Instructions for the task |
Copy the listing below line for line, starting at its first line and ending with the line that has "seeds: dict[str, int]" in it. Add nothing.

Information provided |
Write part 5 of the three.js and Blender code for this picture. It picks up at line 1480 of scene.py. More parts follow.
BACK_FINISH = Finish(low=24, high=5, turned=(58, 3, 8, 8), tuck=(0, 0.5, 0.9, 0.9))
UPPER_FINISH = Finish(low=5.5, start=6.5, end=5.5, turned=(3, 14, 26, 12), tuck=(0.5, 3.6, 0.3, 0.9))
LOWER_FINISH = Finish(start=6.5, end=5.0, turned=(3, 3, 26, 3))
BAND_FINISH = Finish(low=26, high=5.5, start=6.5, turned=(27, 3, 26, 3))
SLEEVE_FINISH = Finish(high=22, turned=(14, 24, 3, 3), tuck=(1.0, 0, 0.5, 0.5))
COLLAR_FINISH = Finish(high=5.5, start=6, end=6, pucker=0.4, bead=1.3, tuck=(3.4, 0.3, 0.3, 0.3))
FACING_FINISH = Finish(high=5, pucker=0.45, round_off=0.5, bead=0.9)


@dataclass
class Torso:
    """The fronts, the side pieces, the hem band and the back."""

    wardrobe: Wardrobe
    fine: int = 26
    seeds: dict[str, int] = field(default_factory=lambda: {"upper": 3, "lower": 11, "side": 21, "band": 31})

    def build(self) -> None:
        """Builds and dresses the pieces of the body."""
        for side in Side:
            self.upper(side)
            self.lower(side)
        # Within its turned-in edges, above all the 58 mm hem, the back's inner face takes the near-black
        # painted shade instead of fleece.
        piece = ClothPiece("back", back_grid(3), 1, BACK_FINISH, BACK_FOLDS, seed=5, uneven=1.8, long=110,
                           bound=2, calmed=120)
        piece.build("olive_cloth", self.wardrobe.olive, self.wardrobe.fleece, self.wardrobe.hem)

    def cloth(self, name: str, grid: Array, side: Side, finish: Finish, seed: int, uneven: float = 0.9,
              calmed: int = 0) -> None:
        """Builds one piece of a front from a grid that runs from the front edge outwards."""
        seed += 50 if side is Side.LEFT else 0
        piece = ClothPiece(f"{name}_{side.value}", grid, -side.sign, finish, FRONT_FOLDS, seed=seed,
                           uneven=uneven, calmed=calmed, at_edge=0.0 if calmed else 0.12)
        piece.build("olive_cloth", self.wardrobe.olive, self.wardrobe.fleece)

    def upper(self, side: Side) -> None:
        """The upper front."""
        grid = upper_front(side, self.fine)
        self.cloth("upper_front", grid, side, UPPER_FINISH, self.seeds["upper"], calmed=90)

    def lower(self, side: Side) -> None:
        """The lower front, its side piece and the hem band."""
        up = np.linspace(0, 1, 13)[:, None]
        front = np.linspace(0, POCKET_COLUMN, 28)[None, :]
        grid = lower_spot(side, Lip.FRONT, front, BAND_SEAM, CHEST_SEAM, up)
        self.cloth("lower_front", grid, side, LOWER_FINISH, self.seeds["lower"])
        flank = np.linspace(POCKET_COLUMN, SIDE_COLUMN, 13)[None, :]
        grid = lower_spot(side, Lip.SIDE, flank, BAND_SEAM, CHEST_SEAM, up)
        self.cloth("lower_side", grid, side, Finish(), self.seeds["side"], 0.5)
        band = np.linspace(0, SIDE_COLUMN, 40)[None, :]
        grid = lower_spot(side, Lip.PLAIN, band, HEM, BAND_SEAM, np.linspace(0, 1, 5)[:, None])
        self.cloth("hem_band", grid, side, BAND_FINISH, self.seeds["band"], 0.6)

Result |
Write part 5 of the three.js and Blender code for this picture. It picks up at line 1480 of scene.py. More parts follow.
BACK_FINISH = Finish(low=24, high=5, turned=(58, 3, 8, 8), tuck=(0, 0.5, 0.9, 0.9))
UPPER_FINISH = Finish(low=5.5, start=6.5, end=5.5, turned=(3, 14, 26, 12), tuck=(0.5, 3.6, 0.3, 0.9))
LOWER_FINISH = Finish(start=6.5, end=5.0, turned=(3, 3, 26, 3))
BAND_FINISH = Finish(low=26, high=5.5, start=6.5, turned=(27, 3, 26, 3))
SLEEVE_FINISH = Finish(high=22, turned=(14, 24, 3, 3), tuck=(1.0, 0, 0.5, 0.5))
COLLAR_FINISH = Finish(high=5.5, start=6, end=6, pucker=0.4, bead=1.3, tuck=(3.4, 0.3, 0.3, 0.3))
FACING_FINISH = Finish(high=5, pucker=0.45, round_off=0.5, bead=0.9)


@dataclass
class Torso:
    """The fronts, the side pieces, the hem band and the back."""

    wardrobe: Wardrobe
    fine: int = 26
    seeds: dict[str, int] = field(default_factory=lambda: {"upper": 3, "lower": 11, "side": 21, "band": 31})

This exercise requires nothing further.